# [GOAL]
Quote exactly, and only, the lines from the one with "const rim = lobedLathe(rimSection(), mouldParts" down to the one with "zip(*points))), Vector(map(max, zip(*points)))", both included.
#####
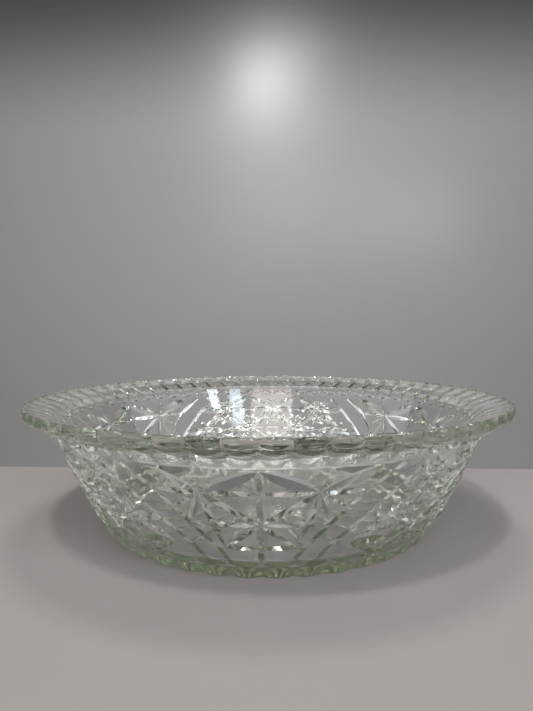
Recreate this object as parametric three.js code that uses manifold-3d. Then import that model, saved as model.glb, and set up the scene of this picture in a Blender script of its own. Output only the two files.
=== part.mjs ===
// A punch bowl pressed in one piece of clear glass: a flat star-cut foot, a deep flaring wall that the
// mould cuts into fans of stars between smooth slanting bands, and a flared rim of rounded ribs.
// Millimetres, +Z up. The origin is the centre of the ring that the bowl stands on, and the mould seam
// in the middle of one star fan faces -Y.
import * as THREE from "three";
import { mergeVertices } from "three/addons/utils/BufferGeometryUtils.js";
import Module from "manifold-3d";

const wasm = await Module();
wasm.setup();

// Overall sizes
const rimRadius = 178;
const height = 93;
const footRadius = 121; // outer edge of the ring that stands on the table

// Rim: a ring of ribs that flares up and out
const flangeWidth = 17;
const flangeSlope = 19; // degrees above level
const rimThickness = 6.8; // at a rib's crest
const rimRound = 1; // how far the edge bulges between its two corners
const ribNotch = 1.7; // how far the edge steps in between two ribs
const ribTopDip = 0.6; // how far the top and the underside come together between two ribs
const ribUnderDip = 1.1;

// Wall
const neckHeight = 8; // plain strip between the star cuts and the rim
const neckFlare = 3.8; // how much the plain strip widens
const wallBulge = 2;
const wallThickness = 7.6;
const floorThickness = 7.2;
const floorFillet = 9; // how far the floor's corner is cut in
const floorFilletRise = 5.4; // how far up the wall the corner starts

// Foot
const heelHeight = 13; // lobed zone under the star cuts
const heelStep = 2.8; // how far the wall starts outside the standing ring
const heelRise = 2.2;
const heelNotch = 2.6;
const standWidth = 15; // the ring that touches the table
const recessDepth = 1.8;
const recessDraft = 2.5;

// Mould and pattern
const mouldParts = 3;
const ribsPerPart = 21;
const lobesPerPart = 14;
const floorRays = 24;
const mitreWidth = 4.6; // of a cut at its middle
const mitreDepth = 2.4;
const leafWidth = 8; // of the broad cuts that open towards the rim
const leafDepth = 2.6;
const mitreOverrun = 0.6; // the most that a cut's tips may be carried past their stars to reach them
const borderWidth = 1.7; // of the fine cuts along the smooth bands
const borderDepth = 0.5;
const rayLength = 72;
const rayWidth = 8;
const rayDepth = 1.1;
const rayMargin = 4; // plain glass between the rays and the edge of the recess

// Where the stars are: turns in degrees from the middle of a fan, and how far down the cut zone each
// row is as a share of its height
const rowShares = { top: 0.017, upper: 0.235, middle: 0.56, lower: 0.82, bottom: 1 };
const upperStarTurn = 12.1;
const lowerStarTurn = 8.2;
const topTips = [14.5, 24.5]; // where two cuts run out above each upper star
const sideTip = 18.4;
const netStep = 9.7; // half the turn between two stars in the net between the fans

// How far each edge of a smooth band is from the middle of its fan, at each row
const bandInnerTurns = { top: 29.5, upper: 22.3, middle: 15.5, lower: 10.1, bottom: 7.5 };
const bandOuterTurns = { top: 37, upper: 30.7, middle: 22.4, lower: 16, bottom: 13 };

const degree = Math.PI / 180;
// Heights and radii that follow from the sizes above
const flangeRise = flangeWidth * Math.tan(flangeSlope * degree);
const edgeBottom = height - rimThickness;
const shoulder = { r: rimRadius - flangeWidth, z: edgeBottom - flangeRise };
const patternTop = { r: shoulder.r - neckFlare, z: shoulder.z - neckHeight };
const heel = { r: footRadius + heelStep, z: heelRise };
const recessRadius = footRadius - standWidth - recessDraft;

// The outer wall is one arc from the heel to the top of the star cuts.
const chord = Math.hypot(patternTop.r - heel.r, patternTop.z - heel.z);
const wallRadius = (chord * chord) / (8 * wallBulge) + wallBulge / 2;
const chordAngle = Math.atan2(patternTop.z - heel.z, patternTop.r - heel.r);
const wallCentre = {
  r: (heel.r + patternTop.r) / 2 - (wallRadius - wallBulge) * Math.sin(chordAngle),
  z: (heel.z + patternTop.z) / 2 + (wallRadius - wallBulge) * Math.cos(chordAngle),
};

function arcRadiusAt(z, arcRadius) {
  return wallCentre.r + Math.sqrt(arcRadius * arcRadius - (z - wallCentre.z) ** 2);
}

function wallArc(fromZ, toZ, steps, arcRadius) {
  return Array.from({ length: steps + 1 }, (_, i) => {
    const z = fromZ + ((toZ - fromZ) * i) / steps;
    return { r: arcRadiusAt(z, arcRadius), z };
  });
}

const topInside = height - flangeRise; // where the rim tops end, on the inside of the rim
const flangeSkin = rimThickness * Math.cos(flangeSlope * degree);
const lip = { r: shoulder.r - wallThickness / 2, z: topInside - flangeSkin / 2 };

// The half section of the vessel, from the axis under the foot, up the outside, over the crease inside
// the rim and down to the floor. A notch is how far a point moves between two lobes.
function vesselSection() {
  const floor = recessDepth + floorThickness;
  const innerRadius = wallRadius - wallThickness;
  return [
    { r: 0, z: recessDepth },
    { r: recessRadius, z: recessDepth },
    { r: recessRadius + recessDraft, z: 0 },
    { r: footRadius, z: 0, notch: { r: -heelNotch, z: 0 } },
    { ...heel, notch: { r: -heelNotch, z: heelNotch / 2 } },
    ...wallArc(heelHeight, patternTop.z, 3, wallRadius),
    shoulder,
    { r: shoulder.r, z: topInside },
    lip,
    ...wallArc(patternTop.z, floor + floorFilletRise, 3, innerRadius),
    { r: arcRadiusAt(floor, innerRadius) - floorFillet, z: floor },
    { r: 0, z: floor },
  ];
}

// The half section of the rim, a closed loop that is sunk a little way into the top of the vessel.
function rimSection() {
  const sunk = (shoulder.r + lip.r) / 2;
  const corner = { r: shoulder.r, z: topInside };
  return [
    { r: sunk, z: shoulder.z },
    shoulder,
    { r: rimRadius - rimRound, z: edgeBottom, notch: { r: -ribNotch, z: ribUnderDip } },
    { r: rimRadius, z: edgeBottom + rimThickness / 2, notch: { r: -ribNotch, z: 0 } },
    { r: rimRadius - rimRound, z: height, notch: { r: -ribNotch, z: -ribTopDip } },
    corner,
    { r: sunk, z: shoulder.z },
  ];
}

// A solid for manifold-3d from a closed three.js geometry.
function solidOf(geometry) {
  const bare = geometry.clone();
  bare.deleteAttribute("normal");
  bare.deleteAttribute("uv");
  const merged = mergeVertices(bare, 1e-4);
  return new wasm.Manifold(
    new wasm.Mesh({
      numProp: 3,
      vertProperties: merged.attributes.position.array,
      triVerts: new Uint32Array(merged.index.array),
    }),
  );
}

function geometryOf(solid) {
  const mesh = solid.getMesh();
  const geometry = new THREE.BufferGeometry();
  geometry.setAttribute("position", new THREE.BufferAttribute(mesh.vertProperties, 3));
  geometry.setIndex(new THREE.BufferAttribute(mesh.triVerts, 1));
  geometry.computeVertexNormals();
  return geometry;
}

// A turned solid with two columns to each lobe: one on its crest, and one in the notch beside it.
function lobedLathe(outline, lobes) {
  const profile = outline.map((p) => new THREE.Vector2(p.r, p.z));
  const geometry = new THREE.LatheGeometry(profile, 2 * lobes);
  const position = geometry.attributes.position;
  for (let column = 0; column <= 2 * lobes; column++) {
    const turn = ((column % (2 * lobes)) * Math.PI) / lobes;
    outline.forEach((p, row) => {
      const notch = column % 2 === 0 && p.notch ? p.notch : { r: 0, z: 0 };
      const r = p.r + notch.r;
      position.setXYZ(column * outline.length + row, r * Math.cos(turn), r * Math.sin(turn), p.z + notch.z);
    });
  }
  return solidOf(geometry);
}

function onWall(turn, z) {
  const r = arcRadiusAt(z, wallRadius);
  return new THREE.Vector3(r * Math.cos(turn * degree), r * Math.sin(turn * degree), z);
}

function wallNormal(turn, z) {
  const out = arcRadiusAt(z, wallRadius) - wallCentre.r;
  const away = new THREE.Vector3(Math.cos(turn * degree), Math.sin(turn * degree), 0);
  return away.multiplyScalar(out).setZ(z - wallCentre.z).normalize();
}

// A cut is a long octahedron that lies half in the glass. It is deepest and widest at its middle, and
// it runs out to a point at each end, where the surface falls away from it.
function mitre(start, end, middle, outward, width, depth) {
  const along = end.clone().sub(start);
  const half = along.length() / 2;
  const sag = middle.clone().sub(start.clone().add(end).divideScalar(2)).dot(outward);
  const reach = half / (1 - Math.min(Math.max(sag / depth, 0), mitreOverrun));
  along.normalize();
  const across = outward.clone().cross(along).normalize();
  const up = along.clone().cross(across);
  const placed = new THREE.Matrix4().makeBasis(
    along.multiplyScalar(reach),
    across.multiplyScalar(width / 2),
    up.multiplyScalar(depth),
  );
  return solidOf(new THREE.OctahedronGeometry(1).applyMatrix4(placed.setPosition(middle)));
}

function wallCut([turnA, zA], [turnB, zB], width = mitreWidth, depth = mitreDepth) {
  const turn = (turnA + turnB) / 2;
  const z = (zA + zB) / 2;
  return mitre(onWall(turnA, zA), onWall(turnB, zB), onWall(turn, z), wallNormal(turn, z), width, depth);
}

const rowNames = Object.keys(rowShares);
const cutZone = patternTop.z - heelHeight;
const rows = Object.fromEntries(rowNames.map((row) => [row, patternTop.z - rowShares[row] * cutZone]));
const halfPart = 180 / mouldParts;

function bandEdge(turns) {
  return Object.fromEntries(rowNames.map((row) => [row, [turns[row], rows[row]]]));
}

const bandInner = bandEdge(bandInnerTurns);
const bandOuter = bandEdge(bandOuterTurns);

// The cuts on one side of a fan's middle, as pairs of [turn, z]. Two are broad leaves.
function fanCuts() {
  const star = { upper: [upperStarTurn, rows.upper], lower: [lowerStarTurn, rows.lower] };
  const centre = [0, rows.middle];
  return [
    [[0, rows.top], star.upper, leafWidth, leafDepth],
    [[0, rows.upper], star.upper],
    [centre, star.upper],
    [centre, bandInner.middle],
    [centre, star.lower],
    [[0, rows.lower], star.lower],
    [star.upper, [topTips[0], rows.top]],
    [star.upper, [topTips[1], rows.top], leafWidth, leafDepth],
    [star.upper, bandInner.upper],
    [star.upper, [sideTip, (rows.upper + rows.middle) / 2]],
    [star.upper, bandInner.middle],
    [star.upper, star.lower],
  ];
}

function seamCuts() {
  return rowNames.slice(1).map((row, i) => [[0, rows[rowNames[i]]], [0, rows[row]]]);
}

// The wide field between two fans is a net of stars, half a step apart from row to row.
function netCuts() {
  const starAt = (n, row) => [halfPart - n * netStep, rows[row]];
  const stars = { top: [1], upper: [0, 2], middle: [1, 3], lower: [0, 2, 4], bottom: [1, 3] };
  const slanting = rowNames.slice(1).flatMap((row, i) =>
    stars[row].flatMap((n) =>
      stars[rowNames[i]]
        .filter((m) => Math.abs(n - m) === 1)
        .map((m) => [starAt(n, row), starAt(m, rowNames[i])]),
    ),
  );
  const level = ["upper", "middle", "lower"].flatMap((row) =>
    stars[row].slice(1).map((n, i) => [starAt(stars[row][i], row), starAt(n, row)]),
  );
  const ends = [
    [starAt(2, "upper"), bandOuter.upper],
    [starAt(3, "middle"), bandOuter.middle],
  ];
  return [...slanting, ...level, ...ends];
}

function mirrored(cuts) {
  return cuts.flatMap(([a, b, ...size]) => [[a, b, ...size], [[-a[0], a[1]], [-b[0], b[1]], ...size]]);
}

function borderCuts() {
  return [bandInner, bandOuter].flatMap((edge) =>
    rowNames.slice(1).map((row, i) => [edge[rowNames[i]], edge[row]]),
  );
}

function wallCutters() {
  const middleCut = [[halfPart - netStep, rows.middle], [halfPart + netStep, rows.middle]];
  const deep = [...mirrored(fanCuts()), ...seamCuts(), ...mirrored(netCuts()), middleCut];
  const fine = mirrored(borderCuts());
  return Array.from({ length: mouldParts }, (_, part) => {
    const turned = ([turn, z]) => [turn + (part * 360) / mouldParts, z];
    return [
      ...deep.map(([a, b, ...size]) => wallCut(turned(a), turned(b), ...size)),
      ...fine.map(([a, b]) => wallCut(turned(a), turned(b), borderWidth, borderDepth)),
    ];
  }).flat();
}

// The rays under the floor are cut up into the ceiling of the recess.
function rayCutters() {
  const down = new THREE.Vector3(0, 0, -1);
  const outer = recessRadius - rayMargin;
  return Array.from({ length: floorRays }, (_, ray) => {
    const turn = (ray / floorRays) * 2 * Math.PI;
    const at = (r) => new THREE.Vector3(r * Math.cos(turn), r * Math.sin(turn), recessDepth);
    return mitre(at(outer - rayLength), at(outer), at(outer - rayLength / 2), down, rayWidth, rayDepth);
  });
}

const glass = new THREE.MeshStandardMaterial({
  color: 0xdfe8dc,
  roughness: 0.05,
  metalness: 0,
  transparent: true,
  opacity: 0.4,
});

function punchBowl() {
  const vessel = lobedLathe(vesselSection(), mouldParts * lobesPerPart);
  const rim = lobedLathe(rimSection(), mouldParts * ribsPerPart);
  const solid = vessel.add(rim).subtract(wasm.Manifold.union([...wallCutters(), ...rayCutters()]));
  const mesh = new THREE.Mesh(geometryOf(solid), glass);
  mesh.name = "bowl";
  mesh.rotation.z = -90 * degree; // turns the seam in the middle of a fan to face -Y
  return mesh;
}

const part = new THREE.Group();
part.add(punchBowl());
export default part;
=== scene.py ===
import bpy, bmesh, math, time
from mathutils import Matrix, Vector


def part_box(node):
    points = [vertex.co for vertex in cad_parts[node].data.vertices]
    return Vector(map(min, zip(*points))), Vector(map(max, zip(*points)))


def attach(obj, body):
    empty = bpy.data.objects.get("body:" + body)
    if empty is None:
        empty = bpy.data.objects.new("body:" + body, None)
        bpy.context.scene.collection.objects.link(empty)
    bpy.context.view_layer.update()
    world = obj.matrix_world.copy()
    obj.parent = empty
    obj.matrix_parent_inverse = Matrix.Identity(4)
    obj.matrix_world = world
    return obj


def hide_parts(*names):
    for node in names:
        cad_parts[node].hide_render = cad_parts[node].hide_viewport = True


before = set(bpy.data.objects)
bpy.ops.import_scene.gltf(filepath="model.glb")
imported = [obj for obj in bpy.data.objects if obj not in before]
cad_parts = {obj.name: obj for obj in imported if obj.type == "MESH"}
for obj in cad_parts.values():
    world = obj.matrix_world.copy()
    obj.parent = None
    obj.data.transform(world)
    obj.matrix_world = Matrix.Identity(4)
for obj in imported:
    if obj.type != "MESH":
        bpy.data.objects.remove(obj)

startTime = time.time()
scene = bpy.context.scene
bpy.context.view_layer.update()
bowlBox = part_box("bowl")
mm = 0.001

# the rim and the height are read off the frame, everything else is set below in mm
rimRadius = (bowlBox[1][0] - bowlBox[0][0]) / 2 / mm
bowlHeight = bowlBox[1][2] / mm


def report(stage):
    print("[punch bowl] %s  %.1f s" % (stage, time.time() - startTime))


cameraSettings = {
    "lens": 27.34,
    "distance": 0.4250,
    "height": 0.1415,
    "turn": 1.76,       # degrees round the bowl, from the mould seam
    "yaw": 0.14,
    "pitch": 2.49,
    "roll": 0.22,
}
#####
# [RESPONSE]
  const rim = lobedLathe(rimSection(), mouldParts * ribsPerPart);
  const solid = vessel.add(rim).subtract(wasm.Manifold.union([...wallCutters(), ...rayCutters()]));
  const mesh = new THREE.Mesh(geometryOf(solid), glass);
  mesh.name = "bowl";
  mesh.rotation.z = -90 * degree; // turns the seam in the middle of a fan to face -Y
  return mesh;
}

const part = new THREE.Group();
part.add(punchBowl());
export default part;
=== scene.py ===
import bpy, bmesh, math, time
from mathutils import Matrix, Vector


def part_box(node):
    points = [vertex.co for vertex in cad_parts[node].data.vertices]
    return Vector(map(min, zip(*points))), Vector(map(max, zip(*points)))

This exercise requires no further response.